Week seven learning Flashcards
What is inflation?
An increase in the overall level of prices.
What is deflation?
A decrease in the overall price level
What is hyperinflation?
An extraordinarily high rate of inflation.
What is the quantity theory of money?
It explains that the quantity of money available determines the price level and that the growth rate of the money supply determines the inflation rate.
Why does printing too much money lead to inflation?
Prices rise when there is too much money in the economy, reducing the value of money.
What is the price level?
The number of dollars needed to buy a basket of goods and services.
What is the value of money?
It is the quantity of goods and services that can be bought with $1. It is the inverse of the price level (1/P).
How does an increase in money supply affect prices and money demand?
An increase in money supply leads to higher prices (inflation) and increases the money demand because people need more money to buy goods and services.
What is the role of the Reserve Bank in controlling the money supply?

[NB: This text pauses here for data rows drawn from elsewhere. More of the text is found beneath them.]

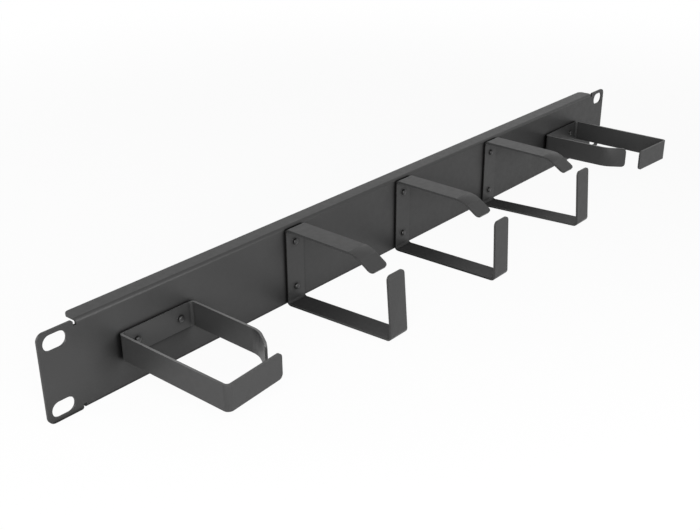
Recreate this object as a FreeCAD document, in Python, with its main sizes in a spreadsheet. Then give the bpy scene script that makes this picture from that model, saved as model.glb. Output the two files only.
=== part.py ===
"""Rack cable management panel: a folded 19-inch sheet panel, one unit high, with five riveted strip rings.

Millimetres. +Z is up, +X runs along the panel and the rings stand out to the front, towards -Y.
The origin is the middle of the four rack slots, on the rear face of the sheet.
"""
import FreeCAD, Part
import math
import os
import Sketcher
from FreeCAD import Vector

SIZES = [
    ("panel_width", 482.6, "over both rack ears"),
    ("panel_height", 43.0, "one rack unit, less the gap to the next one"),
    ("sheet_thickness", 1.2, "panel sheet"),
    ("sheet_bend_radius", 0.5, "inside radius of the two long folds"),
    ("flange_depth", 9.3, "front face to the rear edge of a flange"),
    ("flange_corner_radius", 3.0, "rear corners of the flanges"),
    ("ear_width", 17.8, "ear edge to its bend relief"),
    ("ear_corner_radius", 3.5, "outer corners of the ears"),
    ("relief_width", 1.5, "gap between an ear and a flange end"),
    ("relief_depth", 2.5, "from the top or bottom edge"),
    ("relief_corner_radius", 1.0, "ear corner at the relief"),
    ("slot_length", 11.7, "rack slot, end to end"),
    ("slot_width", 7.5, "rack slot, clears an M6 screw"),
    ("slot_edge_distance", 8.2, "ear edge to the slot centre"),
    ("slot_spacing", 31.75, "between the two slots of one ear"),
    ("ring_edge_distance", 60.8, "ear edge to the middle of an end ring"),
    ("strip_width", 12.5, "flat strip that the rings are bent from"),
    ("strip_thickness", 1.2, "flat strip that the rings are bent from"),
    ("strip_bend_radius", 1.5, "inside radius of the three tight bends"),
    ("strip_corner_radius", 2.4, "rounded corners at both ends of the strip"),
    ("full_arm_offset", 21.7, "ring middle to the outer face of the full arm"),
    ("full_arm_length", 68.5, "panel face to the front corner, along the arm"),
    ("short_arm_offset", 21.0, "ring middle to the outer face of the short arm"),
    ("short_arm_length", 45.5, "panel face to the tip bend, along the arm"),
    ("short_arm_tilt", 1.2, "short arm off square, closing is positive, degrees"),
    ("tip_length", 12.8, "tip bend to the end of the strip"),
    ("tip_angle", 31.2, "turn of the tip into the ring, degrees"),
    ("tip_bend_radius", 13.5, "inside radius of the tip bend"),
    ("front_leg_length", 34.0, "front corner to the end of the strip"),
    ("rivet_spacing", 25.0, "between the two rivets of a ring"),
    ("rivet_shank_diameter", 2.5, "solid rivet"),
    ("rivet_head_diameter", 4.4, "head at its seat on the ring"),
    ("rivet_crown_diameter", 2.4, "flat top of the head"),
    ("rivet_head_height", 1.3, "seat to flat top"),
    ("rivet_tail_diameter", 4.0, "set tail on the rear face of the panel"),
    ("rivet_tail_height", 0.9, "set tail on the rear face of the panel"),
    ("rivet_hole_clearance", 0.1, "hole over the shank, on the diameter"),
    ("ring_left_arm_tilt", -0.2, "full arm off square, closing is positive, degrees"),
    ("ring_1_arm_tilt", 1.8, "full arm off square, degrees"),
    ("ring_2_arm_tilt", 0.5, "full arm off square, degrees"),
    ("ring_3_arm_tilt", 2.7, "full arm off square, degrees"),
    ("ring_right_arm_tilt", 0.7, "full arm off square, degrees"),
    ("ring_left_front_tilt", 4.1, "front leg towards the panel, degrees"),
    ("ring_1_front_tilt", 4.5, "front leg towards the panel, degrees"),
    ("ring_2_front_tilt", 2.7, "front leg towards the panel, degrees"),
    ("ring_3_front_tilt", 4.6, "front leg towards the panel, degrees"),
    ("ring_right_front_tilt", 3.7, "front leg towards the panel, degrees"),
]

# name, place along the panel in ring spacings, and the direction in which the short arm lies
RINGS = [
    ("ring_left", -2, Vector(1, 0, 0)),
    ("ring_1", -1, Vector(0, 0, 1)),
    ("ring_2", 0, Vector(0, 0, 1)),
    ("ring_3", 1, Vector(0, 0, 1)),
    ("ring_right", 2, Vector(-1, 0, 0)),
]

RING_SPACING = "(Sizes.panel_width / 2 - Sizes.ring_edge_distance) / 2"
RIVET_OFFSETS = ["-Sizes.rivet_spacing / 2", "Sizes.rivet_spacing / 2"]
FORWARD = Vector(0, -1, 0)

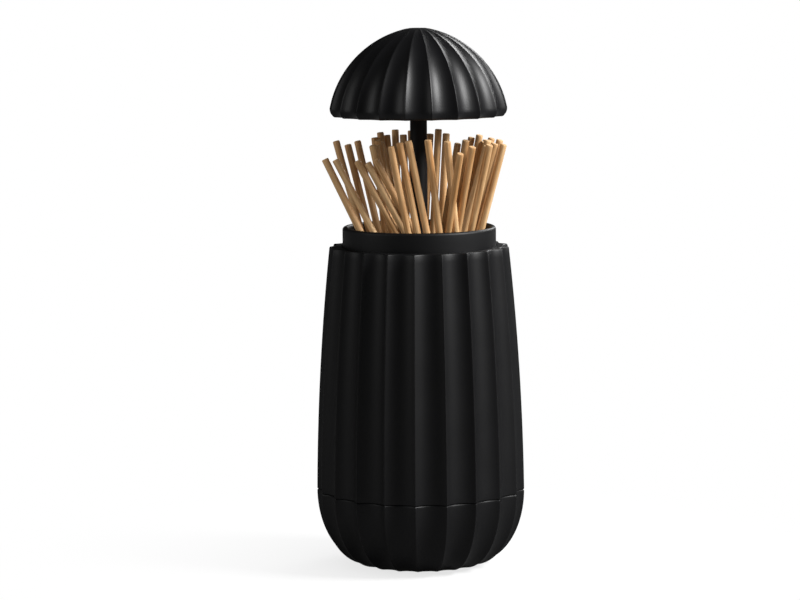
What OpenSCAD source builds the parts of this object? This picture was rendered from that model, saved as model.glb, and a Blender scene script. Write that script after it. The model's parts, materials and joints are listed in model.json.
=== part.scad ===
// Pop-up toothpick dispenser: a fluted body on a fluted bowl, with a fluted dome lid.
// Pressing the lid lets a spring raise the lid and the tray, and the picks fan out over the collar.
// Everything is drawn open, as far up as the lift goes. Millimetres, +Z up, resting on z = 0.

/* [Flutes] */
// Number of flutes round the body, the bowl and the lid
flute_count = 21; // [15:1:28]
// Depth of a body flute at the widest part
flute_depth = 1.9; // [0.8:0.1:2.4]
// Depth of a lid flute at the lid's rim
lid_flute_depth = 1.5; // [0.6:0.1:1.9]
// Facets across one flute
flute_facets = 6; // [4:1:8]
// Turn of the body's first flute edge from the front
body_turn = -3.1; // [-10:0.1:10]
// Turn of the lid's first flute edge from the front
lid_turn = -8.5; // [-10:0.1:10]

/* [Body] */
// Radius over the flute edges at the seam
body_r = 28.5; // [25:0.5:34]
// Radius over the flute edges at the shoulder
shoulder_r = 24.5; // [24:0.5:28]
// How far the side stands out from a straight taper at half height
body_bulge = 0.8; // [0:0.1:2]
// Length of the body from the seam up to the shoulder
body_len = 66.6; // [60:0.2:80]
// Wall of the body behind the flutes
body_wall = 1.9; // [1.2:0.1:2.2]
// Chamfer of the two edges that meet at the seam
seam_chamfer = 0.4; // [0.2:0.1:0.8]
// Length of the body's bore that holds the cup
neck_len = 8; // [4:1:14]

/* [Bowl] */
// Height of the seam above the table
bowl_h = 20.6; // [18:0.2:26]
// Radius of the bowl's edge at the foot
foot_r = 15.5; // [14.5:0.5:17]
// Gap under the bowl's edge
foot_gap = 0.5; // [0.3:0.1:1]
// Wall of the bowl behind the flutes
bowl_wall = 1.8; // [1.2:0.1:2.2]
// Radius of the hole in the bowl's bottom lip
lip_r = 11.5; // [10.5:0.5:12.5]
// Thickness of the bowl's bottom lip
lip_t = 1.6; // [1.2:0.1:2.4]
// Thickness of the rubber foot pad
pad_t = 1.1; // [0.9:0.1:1.6]

/* [Cup] */
// Outer radius of the cup whose rim is the collar
cup_r = 20.8; // [20.3:0.1:20.9]
// Wall of the cup
cup_wall = 1.5; // [1:0.1:2]
// Height of the collar above the shoulder
collar_h = 5.3; // [3:0.1:5.4]
// Running gap between the tray and the cup
tray_gap = 0.4; // [0.3:0.05:0.8]

/* [Lid] */
// Radius over the flute edges at the lid's rim
lid_r = 24.2; // [23.6:0.1:27]
// Height of the lid from its rim to the flat tip
lid_h = 23.6; // [21:0.2:30]
// Height of the lid's widest ring above its rim
lid_band_h = 2; // [1.5:0.1:3]
// How far the dome's arc is struck past the axis, which makes it pointed
dome_offset = 2.6; // [0:0.1:5]
// Wall of the lid behind the flutes
lid_wall = 1.2; // [0.8:0.1:1.6]
// Radius of the flat disc at the tip
tip_r = 2.5; // [1.5:0.1:4]
// Height of the inner plate above the lid's rim
plate_rise = 6.2; // [5.9:0.1:8]

/* [Lift] */
// Travel of the lift from fully pressed to open
travel = 34.5; // [28:0.5:36]
// Gap between the lid's rim and the shoulder when fully pressed
press_gap = 0.7; // [0.5:0.1:2]
// Distance from the lid's rim down to the top of the tray
tray_drop = 65; // [62:0.5:66]
// Thickness of the tray
tray_t = 2; // [1.6:0.1:2.6]
// Outer radius of the hollow stem
stem_r = 2.3; // [2.1:0.1:2.5]
// Bore radius of the hollow stem
stem_bore_r = 1.7; // [1.6:0.05:1.8]
// Radius of the fixed guide rod
rod_r = 1; // [0.8:0.05:1.1]
// Radial running clearance of turning and sliding fits
fit = 0.08; // [0.03:0.01:0.1]

/* [Spring and latch] */
// Mean radius of the lift spring
spring_r = 9.6; // [9.4:0.1:10.2]
// Wire diameter of the lift spring
wire_d = 1.1; // [0.8:0.1:1.2]
// Number of turns of the lift spring
spring_turns = 9; // [7:1:9]
// Rise of the closed turn at each end of the spring
end_pitch = 1.6; // [1.6:0.1:2]
// Number of hooks in the latch, and of lugs on its rotor
lug_count = 4; // [3:1:5]
// Width of a rotor lug as an angle
lug_angle = 24; // [18:1:30]
// Clearance angle on each side of a lug in its slot
slot_play = 5; // [3:1:8]
// Outer radius of the latch sleeve
sleeve_r = 8.2; // [8.1:0.1:8.4]
// Wall of the latch sleeve
sleeve_wall = 1; // [0.8:0.1:1.1]

/* [Picks] */
// Length of the longest toothpick
pick_len = 60.5; // [58:0.5:64]
// Diameter of a toothpick
pick_d = 2; // [1.6:0.1:2]
// Length of the pointed end
point_len = 8; // [5:1:12]
// Height above the tray of the point about which a bundle leans
foot_lift = 1.2; // [1.2:0.1:1.6]
// How much shorter than the others the shortest pick is
pick_spread = 1.5; // [0:0.1:2]

/* [Hidden] */
$fn = 96;
pitch = 360 / flute_count;
ring_count = flute_count * flute_facets;
front = -90;
touch = 0.05;

shoulder_z = bowl_h + body_len;
rim_z = shoulder_z + collar_h;
lid_z = shoulder_z + press_gap + travel;
tray_z = lid_z - tray_drop;
tray_bottom_z = tray_z - tray_t;
cup_in_r = cup_r - cup_wall;
tray_r = cup_in_r - tray_gap;

lip_z = foot_gap + 1.3;
floor_z = lip_z + lip_t;
floor_t = 2.5;
sleeve_z = floor_z + floor_t;
sleeve_foot_t = 1.4;
spring_z = sleeve_z + sleeve_foot_t;
skirt_len = 3;
cup_z = tray_bottom_z - travel - skirt_len - 1;
cup_seat_t = 2;
spigot_len = 10;
spigot_gap = 0.4;
spigot_r = min(body_inner(max(cup_z, bowl_h))[0], body_inner(cup_z + spigot_len)[0],
    bowl_inner(min(cup_z, bowl_h))[0]) - spigot_gap;
seat_edge_r = min(spigot_r - 1, bowl_inner(min(cup_z - cup_seat_t, bowl_h))[0] - spigot_gap);
spigot_wall = 1.5;
well_r = cup_in_r - 2.2;
well_wall = 1.6;
floor_r = well_r + 0.9;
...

The Reserve Bank influences money supply through open-market operations, buying or selling government securities to adjust the amount of funds in the market.
What is monetary neutrality?
The concept that changes in the money supply affect nominal variables (like prices) but not real variables (like real GDP)
What is the Fisher Effect?
The principle that an increase in the rate of money growth raises the rate of inflation but does not affect real variables. Nominal interest rate = Real interest rate + Inflation rate.
What is the inflation tax?
The revenue the government raises by creating money, which effectively reduces the value of money held by individuals.
What are shoe leather costs?
The resources wasted when inflation encourages people to hold less money and make more frequent trips to the bank.
What are menu costs?
The costs associated with changing prices, including printing new price lists and dealing with customer reactions.
What are some other costs of inflation?
Misallocation of resources, inflation-induced tax distortions, confusion, inconvenience, and arbitrary redistributions of wealth.